GDA | El Tiempo | Bogotá

Cuando mi mujer me toma una fotografía y luego me la enseña, tengo un estremecimiento. “¡Caramba! –exclamo– ¿Soy yo ese vejete? ¡No puedo creerlo!”. En mi caso, la explicación más obvia de tal sorpresa es que no me siento viejo por dentro. Hablo, escribo y me muevo en el mundo con la fogosa agitación de siempre. Por eso no me gusta el trato respetuoso reservado a los viejos. Por ejemplo, que me llamen don Plinio o, lo que es peor, don Apuleyo, don Apolonio, o don Epicúreo, como me ocurre a veces cuando se dirigen a mí utilizando mi segundo nombre, aquel que mis padres eligieron que me fuera puesto en una pila bautismal de Tunja sin reparar en mis feroces pataleos de protesta.

Aun si uno quiere hacerse el desentendido con la vejez, esta termina imponiéndose. Hay algo que la recuerda todos los días: las píldoras o tabletas recomendadas por los médicos para mantener bajo control la presión arterial, el colesterol o la tiroides. Es una obligada rutina diaria. Pero un día, cuando yo consideraba que todo lo tenía bajo control, una repentina isquemia cerebral, acompañada de un pequeño mareo, me obligó a internarme en una clínica. Desde entonces, después de movilizarme en una silla de ruedas, me sirvo de un bastón para asegurar el equilibrio. A pesar de eso sigo fiel a mi trabajo diario, como si nada hubiese ocurrido. Pero la gente no se engaña.

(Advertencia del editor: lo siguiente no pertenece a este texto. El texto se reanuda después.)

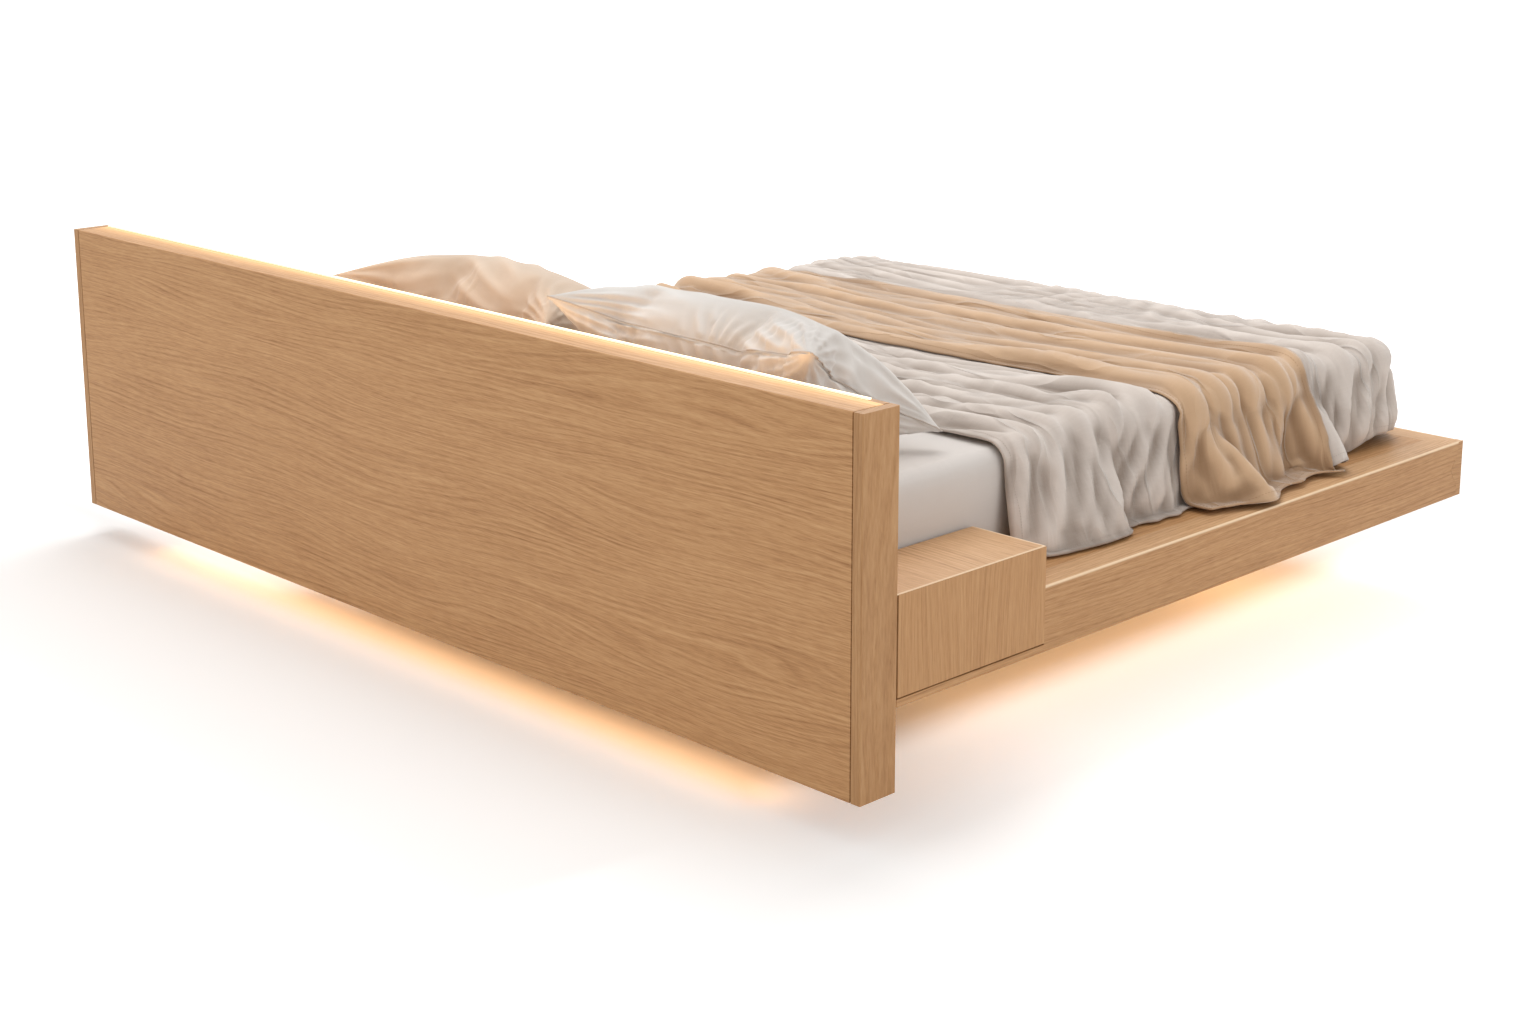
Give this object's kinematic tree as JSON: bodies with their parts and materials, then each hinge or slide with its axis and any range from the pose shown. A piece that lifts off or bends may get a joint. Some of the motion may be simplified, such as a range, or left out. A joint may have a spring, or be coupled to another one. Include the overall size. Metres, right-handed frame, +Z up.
{
  "type": "floating platform bed",
  "caption": "Wide platform bed on a hidden plinth with a lit headboard, built-in bedside drawers, mattress, pillows, duvet and throw.",
  "frame": {"origin": "on the floor under the middle of the bed's outline", "axes": "+X along the headboard to its flush end, +Y from the headboard to the foot, +Z up"},
  "size_m": [3.04, 2.315, 0.9436],
  "materials": {
    "oak_panel": "satin",
    "oak_cap": "satin",
    "oak_post": "satin",
    "oak_rail": "satin",
    "oak_border": "satin",
    "oak_drawer": "satin",
    "oak_deck": "satin",
    "oak_case": "satin",
    "pine": "matte",
    "plinth_black": "matte",
    "drawer_ply": "satin",
    "steel": "satin",
    "light_channel": "satin",
    "opal": "satin",
    "dark_plastic": "matte",
    "plunger_plastic": "matte",
    "sheet_linen": "matte",
    "pillow_cotton": "matte",
    "duvet_linen": "matte",
    "throw_linen": "matte"
  },
  "bodies": {
    "bed": {"headboard_rear_panel": "oak_panel", "headboard_front_panel": "oak_panel", "headboard_top_cap": "oak_cap", "headboard_bottom_cap": "oak_cap", "headboard_post_left": "oak_post", "headboard_post_right": "oak_post", "side_rail_left": "oak_rail", "side_rail_right": "oak_rail", "foot_rail": "oak_rail", "corner_keys": "oak_rail", "cabinet_left_base": "oak_rail", "cabinet_right_base": "oak_rail", "border_board_left": "oak_border", "border_board_right": "oak_border", "border_board_foot": "oak_border", "cabinet_left_top": "oak_border", "cabinet_right_top": "oak_border", "deck_panel_left": "oak_deck", "deck_panel_right": "oak_deck", "deck_panel_foot": "oak_deck", "cabinet_left_inner_wall": "oak_case", "cabinet_left_head_wall": "oak_case", "cabinet_left_foot_wall": "oak_case", "cabinet_right_inner_wall": "oak_case", "cabinet_right_head_wall": "oak_case", "cabinet_right_foot_wall": "oak_case", "headboard_ribs": "pine", "slats": "pine", "battens": "pine", "cross_beams": "pine", "head_rail": "pine", "corner_blocks": "pine", "plinth_blocks": "pine", "plinth_sides": "plinth_black", "plinth_ends": "plinth_black", "headboard_bolts": "steel", "fixed_runners": "steel", "top_light_channel": "light_channel", "under_light_channels": "light_channel", "top_light_diffuser": "opal", "under_light_diffusers": "opal", "levelling_feet": "dark_plastic", "light_driver": "dark_plastic", "power_inlet": "dark_plastic", "latch_housings": "dark_plastic", "mattress": "sheet_linen", "pillow_left": "pillow_cotton", "pillow_right": "pillow_cotton", "duvet": "duvet_linen", "throw": "throw_linen"},
    "drawer_left": {"drawer_left_front": "oak_drawer", "drawer_left_walls": "drawer_ply", "drawer_left_bottom": "drawer_ply", "drawer_left_runners": "steel"},
    "drawer_right": {"drawer_right_front": "oak_drawer", "drawer_right_walls": "drawer_ply", "drawer_right_bottom": "drawer_ply", "drawer_right_runners": "steel"},
    "plunger_left": {"latch_plunger_left": "plunger_plastic"},
    "plunger_right": {"latch_plunger_right": "plunger_plastic"}
  },
  "joints": [
    {"name": "drawer_left_slide", "type": "slide", "parent": "bed", "child": "drawer_left", "axis": [-1, 0, 0], "range_m": [0, 0.11]},
    {"name": "drawer_right_slide", "type": "slide", "parent": "bed", "child": "drawer_right", "axis": [1, 0, 0], "range_m": [0, 0.11]},
    {"name": "plunger_left_press", "type": "slide", "parent": "bed", "child": "plunger_left", "axis": [1, 0, 0], "range_m": [0, 0.003], "stiffness_N_per_m": 200},
    {"name": "plunger_right_press", "type": "slide", "parent": "bed", "child": "plunger_right", "axis": [-1, 0, 0], "range_m": [0, 0.003], "stiffness_N_per_m": 200}
  ]
}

La vejez carga el peso de muchos recuerdos: peso duro cuando sus protagonistas han desaparecido. Como lo he escrito alguna vez, por esa razón no puedo volver a Barranquilla, ciudad donde viví en la década de los años setenta. Era entonces un joven cachaco. A la 1:00 de la tarde o a las 7:00 de la noche me detenía en La Cueva para beber una cerveza con una tribu alegre y estrepitosa de amigos barranquilleros como Álvaro Cepeda, Alejandro Obregón, Alfonso Fuenmayor, Germán Vargas, Guillo Marín, Eduardo Vilá, Ricardo González Ripoll o el «Chorlo» Maldonado. Oigo sus risas y sus bromas. Desbordaban de vida. Pues bien, todos han muerto, así como el supremo amigo de todos: Gabo.

De todos ellos, por fortuna, quedan hijos y nietos que de tarde en tarde aparecen. La última vez que pasé por París se me ocurrió llamar por teléfono a Gonzalo, el hijo de Gabo. Nos dimos cita en el café Deux Magots. Allí apareció alto, alegre, simpático y con un soberbio bigote de charro mexicano el Gonzalo que yo recordaba como un niño travieso cada vez que yo iba a Barcelona. “Hola, padrinito” –me saludó como entonces–, y para que yo me quedara mudo de sorpresa me contó que tenía un hijo de 20 años.

Tal vez, la mejor terapia para escapar a estas lúgubres servidumbres de viejo sea rodearse de gente joven. Lo hago tanto en España como en Colombia. Me agrada reunirme con los muchachos y muchachas a través de internet. Me gusta también seguirles la pista a los que pueden convertirse en futuros líderes, tan ajenos al clientelismo de los viejos y al populismo. Me llama la atención saber por quién votarán en las próximas elecciones. Es una manera de mirar hacia adelante y no hacia atrás.

Por cierto, el mejor consejo sobre la edad se lo escuché a Mario Vargas Llosa cuando cumplió 70 años de edad (hoy tiene 80). “Yo sigo viviendo como si fuese inmortal –dijo–, de modo que si la muerte llega en algún momento, lo tomaré como un accidente totalmente imprevisto”. Tiene razón. Proyectos y combates constituyen la esencia misma de la vida. Si uno los deja de lado porque considera que la edad no se lo permite, pisa las primeras sombras del fin. “Para descansar está la muerte”, escribió alguna vez Carlos Lleras. De modo que, en vez de concederle un reposo, hay que continuar en la escena más vivo e imprudente que nunca, sin preocuparse con la imagen que uno encuentra de sí mismo ante el espejo a la hora de afeitarse.